►

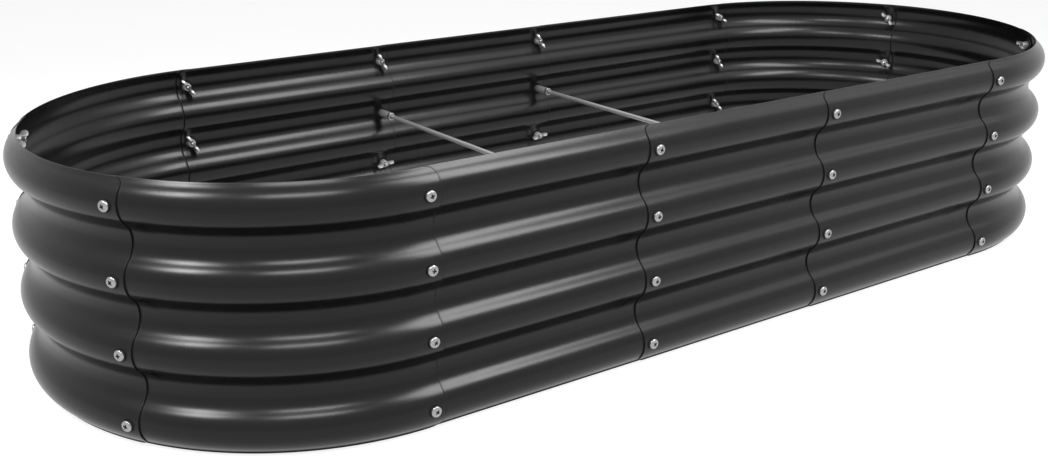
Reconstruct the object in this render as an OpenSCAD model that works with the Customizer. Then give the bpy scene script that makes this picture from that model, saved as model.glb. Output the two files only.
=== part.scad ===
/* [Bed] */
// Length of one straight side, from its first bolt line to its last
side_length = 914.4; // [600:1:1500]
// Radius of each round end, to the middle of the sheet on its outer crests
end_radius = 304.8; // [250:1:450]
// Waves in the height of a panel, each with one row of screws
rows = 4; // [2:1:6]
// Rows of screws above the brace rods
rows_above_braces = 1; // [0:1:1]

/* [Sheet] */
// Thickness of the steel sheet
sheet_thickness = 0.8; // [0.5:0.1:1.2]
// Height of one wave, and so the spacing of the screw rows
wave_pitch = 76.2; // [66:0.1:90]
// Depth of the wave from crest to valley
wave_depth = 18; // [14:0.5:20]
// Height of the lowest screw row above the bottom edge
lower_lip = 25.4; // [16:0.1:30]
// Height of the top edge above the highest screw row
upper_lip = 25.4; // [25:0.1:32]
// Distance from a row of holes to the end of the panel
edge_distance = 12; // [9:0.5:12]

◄
►

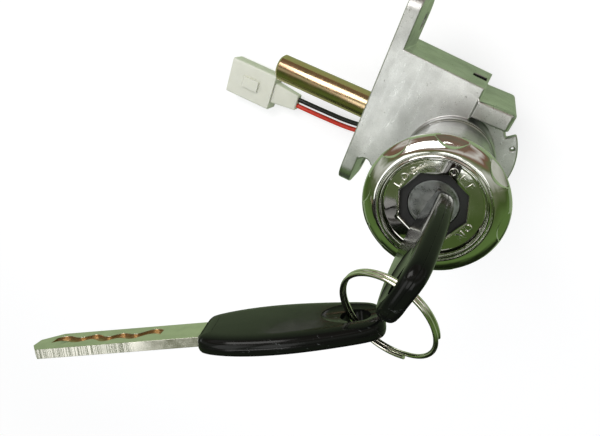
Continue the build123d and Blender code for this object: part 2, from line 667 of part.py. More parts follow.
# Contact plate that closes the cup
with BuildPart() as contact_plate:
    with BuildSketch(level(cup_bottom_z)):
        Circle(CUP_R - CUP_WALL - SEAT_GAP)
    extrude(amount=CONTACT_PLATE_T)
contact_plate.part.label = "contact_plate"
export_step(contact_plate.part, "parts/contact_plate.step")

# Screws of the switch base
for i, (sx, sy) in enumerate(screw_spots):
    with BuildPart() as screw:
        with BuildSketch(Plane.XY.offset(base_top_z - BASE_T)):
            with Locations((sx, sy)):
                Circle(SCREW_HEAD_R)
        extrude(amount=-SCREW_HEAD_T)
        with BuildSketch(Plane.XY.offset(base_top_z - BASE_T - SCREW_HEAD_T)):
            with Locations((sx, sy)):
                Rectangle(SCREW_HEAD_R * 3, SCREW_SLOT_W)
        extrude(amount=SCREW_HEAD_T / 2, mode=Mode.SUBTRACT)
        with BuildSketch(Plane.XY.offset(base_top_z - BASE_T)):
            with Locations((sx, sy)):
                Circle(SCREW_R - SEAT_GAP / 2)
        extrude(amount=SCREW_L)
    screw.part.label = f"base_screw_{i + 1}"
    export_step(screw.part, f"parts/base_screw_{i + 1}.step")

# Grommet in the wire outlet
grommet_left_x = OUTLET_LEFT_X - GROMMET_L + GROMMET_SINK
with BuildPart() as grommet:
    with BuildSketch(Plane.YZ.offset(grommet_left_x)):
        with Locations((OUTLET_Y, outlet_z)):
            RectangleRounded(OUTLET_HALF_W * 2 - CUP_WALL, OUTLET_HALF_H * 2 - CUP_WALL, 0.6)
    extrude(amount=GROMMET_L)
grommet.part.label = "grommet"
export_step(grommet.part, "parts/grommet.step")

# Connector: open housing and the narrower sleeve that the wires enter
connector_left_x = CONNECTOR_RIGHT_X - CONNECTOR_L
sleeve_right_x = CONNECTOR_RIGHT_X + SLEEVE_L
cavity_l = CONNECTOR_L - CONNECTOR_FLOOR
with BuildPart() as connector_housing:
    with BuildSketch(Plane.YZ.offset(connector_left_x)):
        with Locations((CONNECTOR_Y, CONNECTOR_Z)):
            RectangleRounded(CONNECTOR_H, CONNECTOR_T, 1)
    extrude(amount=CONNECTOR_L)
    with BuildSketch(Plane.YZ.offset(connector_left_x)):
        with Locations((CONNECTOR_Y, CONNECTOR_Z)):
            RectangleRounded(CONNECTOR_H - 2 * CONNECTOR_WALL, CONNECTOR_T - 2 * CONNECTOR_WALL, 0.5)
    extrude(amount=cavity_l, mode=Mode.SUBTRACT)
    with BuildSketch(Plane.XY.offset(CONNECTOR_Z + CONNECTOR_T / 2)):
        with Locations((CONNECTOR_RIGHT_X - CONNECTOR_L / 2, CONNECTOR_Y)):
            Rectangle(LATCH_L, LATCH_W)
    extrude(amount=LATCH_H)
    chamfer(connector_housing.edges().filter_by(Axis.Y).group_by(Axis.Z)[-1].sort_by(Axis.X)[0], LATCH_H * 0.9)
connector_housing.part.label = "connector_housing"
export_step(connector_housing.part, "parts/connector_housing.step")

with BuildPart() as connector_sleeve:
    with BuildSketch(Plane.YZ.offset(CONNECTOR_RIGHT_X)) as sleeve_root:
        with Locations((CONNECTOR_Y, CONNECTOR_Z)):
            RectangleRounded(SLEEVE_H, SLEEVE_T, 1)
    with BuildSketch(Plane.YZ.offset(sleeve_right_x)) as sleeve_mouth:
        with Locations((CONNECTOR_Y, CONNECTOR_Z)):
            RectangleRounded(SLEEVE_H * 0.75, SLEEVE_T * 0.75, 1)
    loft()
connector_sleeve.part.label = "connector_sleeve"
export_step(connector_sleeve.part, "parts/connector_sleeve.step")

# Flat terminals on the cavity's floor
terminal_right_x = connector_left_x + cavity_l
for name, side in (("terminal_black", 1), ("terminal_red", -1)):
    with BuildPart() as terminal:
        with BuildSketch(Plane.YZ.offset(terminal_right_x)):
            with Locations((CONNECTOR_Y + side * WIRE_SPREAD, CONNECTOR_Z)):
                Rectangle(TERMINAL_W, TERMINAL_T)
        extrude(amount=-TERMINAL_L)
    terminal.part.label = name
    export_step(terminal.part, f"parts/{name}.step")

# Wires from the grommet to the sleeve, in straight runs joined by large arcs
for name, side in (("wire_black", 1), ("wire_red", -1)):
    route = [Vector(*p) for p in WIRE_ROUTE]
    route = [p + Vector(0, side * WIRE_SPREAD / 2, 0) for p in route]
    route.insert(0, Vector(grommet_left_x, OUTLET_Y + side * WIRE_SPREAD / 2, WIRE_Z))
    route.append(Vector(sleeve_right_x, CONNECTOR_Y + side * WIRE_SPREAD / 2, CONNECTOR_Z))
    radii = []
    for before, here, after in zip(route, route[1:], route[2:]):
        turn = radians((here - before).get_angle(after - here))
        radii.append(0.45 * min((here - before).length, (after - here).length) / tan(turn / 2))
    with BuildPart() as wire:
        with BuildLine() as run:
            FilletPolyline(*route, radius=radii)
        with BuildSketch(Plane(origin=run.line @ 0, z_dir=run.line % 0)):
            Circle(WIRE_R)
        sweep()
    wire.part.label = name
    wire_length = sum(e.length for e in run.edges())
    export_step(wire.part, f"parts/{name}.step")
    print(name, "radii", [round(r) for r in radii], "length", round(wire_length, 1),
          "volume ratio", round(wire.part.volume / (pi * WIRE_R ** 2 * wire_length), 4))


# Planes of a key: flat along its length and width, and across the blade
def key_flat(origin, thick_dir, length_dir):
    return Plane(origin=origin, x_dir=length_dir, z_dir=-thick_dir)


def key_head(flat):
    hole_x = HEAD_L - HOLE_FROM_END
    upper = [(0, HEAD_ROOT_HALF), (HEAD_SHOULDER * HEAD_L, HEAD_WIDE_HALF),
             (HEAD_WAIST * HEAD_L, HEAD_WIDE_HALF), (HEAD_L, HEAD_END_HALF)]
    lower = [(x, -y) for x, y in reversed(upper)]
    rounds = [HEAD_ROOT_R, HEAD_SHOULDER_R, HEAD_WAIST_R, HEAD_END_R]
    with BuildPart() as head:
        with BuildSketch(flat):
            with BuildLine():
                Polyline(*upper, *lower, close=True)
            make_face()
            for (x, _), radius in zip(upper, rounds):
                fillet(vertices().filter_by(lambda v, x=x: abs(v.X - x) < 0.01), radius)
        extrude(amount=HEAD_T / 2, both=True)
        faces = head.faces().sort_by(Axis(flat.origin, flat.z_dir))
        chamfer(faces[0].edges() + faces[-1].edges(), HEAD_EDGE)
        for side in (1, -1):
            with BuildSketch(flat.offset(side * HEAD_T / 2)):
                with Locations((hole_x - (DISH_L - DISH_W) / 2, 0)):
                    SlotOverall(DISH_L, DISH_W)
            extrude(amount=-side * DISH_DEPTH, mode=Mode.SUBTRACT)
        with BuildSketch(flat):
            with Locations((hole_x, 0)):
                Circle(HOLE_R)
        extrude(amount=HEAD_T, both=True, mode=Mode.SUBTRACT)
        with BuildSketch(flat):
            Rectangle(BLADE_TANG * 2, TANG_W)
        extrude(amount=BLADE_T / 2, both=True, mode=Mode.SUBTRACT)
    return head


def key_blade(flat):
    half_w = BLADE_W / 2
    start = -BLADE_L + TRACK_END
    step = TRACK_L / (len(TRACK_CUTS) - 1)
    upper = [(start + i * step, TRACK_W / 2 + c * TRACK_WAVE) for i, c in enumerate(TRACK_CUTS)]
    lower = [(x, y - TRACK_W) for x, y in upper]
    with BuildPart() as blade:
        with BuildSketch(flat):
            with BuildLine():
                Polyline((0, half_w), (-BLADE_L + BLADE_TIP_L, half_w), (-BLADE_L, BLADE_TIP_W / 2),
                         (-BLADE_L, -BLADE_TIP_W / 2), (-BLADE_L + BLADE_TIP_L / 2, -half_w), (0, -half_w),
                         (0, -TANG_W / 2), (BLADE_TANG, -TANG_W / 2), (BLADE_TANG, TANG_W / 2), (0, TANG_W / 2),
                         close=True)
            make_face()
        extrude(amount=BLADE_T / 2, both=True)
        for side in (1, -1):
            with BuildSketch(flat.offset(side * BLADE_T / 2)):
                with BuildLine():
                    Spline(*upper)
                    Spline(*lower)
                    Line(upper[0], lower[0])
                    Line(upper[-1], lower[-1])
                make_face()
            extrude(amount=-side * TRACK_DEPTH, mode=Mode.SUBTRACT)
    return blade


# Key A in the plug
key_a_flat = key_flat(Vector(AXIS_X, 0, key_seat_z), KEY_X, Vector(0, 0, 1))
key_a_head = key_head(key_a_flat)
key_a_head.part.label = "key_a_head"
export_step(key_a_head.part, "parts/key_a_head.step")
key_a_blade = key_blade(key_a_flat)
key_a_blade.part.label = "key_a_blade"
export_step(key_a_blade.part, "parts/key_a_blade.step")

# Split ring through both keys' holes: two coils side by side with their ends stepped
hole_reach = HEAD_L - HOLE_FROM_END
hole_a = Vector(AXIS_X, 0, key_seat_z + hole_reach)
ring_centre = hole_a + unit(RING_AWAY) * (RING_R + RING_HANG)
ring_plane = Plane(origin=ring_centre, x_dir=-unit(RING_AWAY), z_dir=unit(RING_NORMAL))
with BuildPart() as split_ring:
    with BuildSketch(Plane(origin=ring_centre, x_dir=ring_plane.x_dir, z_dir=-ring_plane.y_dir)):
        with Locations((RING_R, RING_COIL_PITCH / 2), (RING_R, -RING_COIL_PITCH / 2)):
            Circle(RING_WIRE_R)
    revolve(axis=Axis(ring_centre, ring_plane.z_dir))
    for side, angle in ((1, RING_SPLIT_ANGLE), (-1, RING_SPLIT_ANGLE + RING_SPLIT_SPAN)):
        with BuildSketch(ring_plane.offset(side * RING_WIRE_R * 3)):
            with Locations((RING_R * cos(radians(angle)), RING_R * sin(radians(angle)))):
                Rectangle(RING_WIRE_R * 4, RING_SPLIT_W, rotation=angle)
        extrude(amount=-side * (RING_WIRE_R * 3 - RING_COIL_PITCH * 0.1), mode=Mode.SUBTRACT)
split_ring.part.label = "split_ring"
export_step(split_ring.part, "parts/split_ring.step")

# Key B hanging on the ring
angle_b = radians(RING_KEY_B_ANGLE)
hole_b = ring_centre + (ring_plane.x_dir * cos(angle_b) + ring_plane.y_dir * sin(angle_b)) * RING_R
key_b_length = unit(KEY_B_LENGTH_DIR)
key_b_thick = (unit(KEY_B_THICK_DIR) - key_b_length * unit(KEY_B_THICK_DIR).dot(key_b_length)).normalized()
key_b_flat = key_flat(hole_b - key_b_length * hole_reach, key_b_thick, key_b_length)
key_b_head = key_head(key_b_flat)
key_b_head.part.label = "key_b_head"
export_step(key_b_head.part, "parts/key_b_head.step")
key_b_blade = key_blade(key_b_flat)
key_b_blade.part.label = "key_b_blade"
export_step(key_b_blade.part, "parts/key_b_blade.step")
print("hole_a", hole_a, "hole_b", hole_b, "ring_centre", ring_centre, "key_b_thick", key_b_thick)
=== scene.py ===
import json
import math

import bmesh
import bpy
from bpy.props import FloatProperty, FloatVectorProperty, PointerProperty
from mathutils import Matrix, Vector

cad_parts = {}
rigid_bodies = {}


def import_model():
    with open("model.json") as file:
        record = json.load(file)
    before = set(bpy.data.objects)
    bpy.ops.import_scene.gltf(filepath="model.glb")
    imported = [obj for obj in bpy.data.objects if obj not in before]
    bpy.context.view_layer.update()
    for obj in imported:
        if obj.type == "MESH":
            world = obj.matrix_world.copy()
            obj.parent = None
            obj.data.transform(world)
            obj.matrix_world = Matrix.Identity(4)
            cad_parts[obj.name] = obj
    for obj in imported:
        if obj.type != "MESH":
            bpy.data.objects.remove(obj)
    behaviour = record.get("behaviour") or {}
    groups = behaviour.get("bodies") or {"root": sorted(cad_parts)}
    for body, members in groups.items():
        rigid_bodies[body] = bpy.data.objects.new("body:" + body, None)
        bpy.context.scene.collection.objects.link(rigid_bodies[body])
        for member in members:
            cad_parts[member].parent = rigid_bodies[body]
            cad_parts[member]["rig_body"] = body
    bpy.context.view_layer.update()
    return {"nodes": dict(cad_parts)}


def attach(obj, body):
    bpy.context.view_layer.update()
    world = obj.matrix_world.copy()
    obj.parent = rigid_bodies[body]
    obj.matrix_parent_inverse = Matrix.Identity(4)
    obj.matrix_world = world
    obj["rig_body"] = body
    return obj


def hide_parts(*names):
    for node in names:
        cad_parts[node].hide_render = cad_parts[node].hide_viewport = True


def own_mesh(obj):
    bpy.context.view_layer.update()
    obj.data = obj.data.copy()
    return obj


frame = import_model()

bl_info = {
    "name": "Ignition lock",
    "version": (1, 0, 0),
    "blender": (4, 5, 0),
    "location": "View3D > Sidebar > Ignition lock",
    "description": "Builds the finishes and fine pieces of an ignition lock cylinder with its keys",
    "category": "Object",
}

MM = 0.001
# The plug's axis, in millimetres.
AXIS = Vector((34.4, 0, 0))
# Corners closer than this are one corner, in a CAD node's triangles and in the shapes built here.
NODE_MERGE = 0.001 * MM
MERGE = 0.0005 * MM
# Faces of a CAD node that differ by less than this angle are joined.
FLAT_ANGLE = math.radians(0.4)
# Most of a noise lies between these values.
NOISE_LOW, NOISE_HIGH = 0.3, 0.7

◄

__What the exercise asks__: Retype, exactly and in full, the lines above from the one containing "obj.matrix_world = world" through the one containing "obj.data = obj.data.copy()".

__Correct response__:
    obj.matrix_world = world
    obj["rig_body"] = body
    return obj


def hide_parts(*names):
    for node in names:
        cad_parts[node].hide_render = cad_parts[node].hide_viewport = True


def own_mesh(obj):
    bpy.context.view_layer.update()
    obj.data = obj.data.copy()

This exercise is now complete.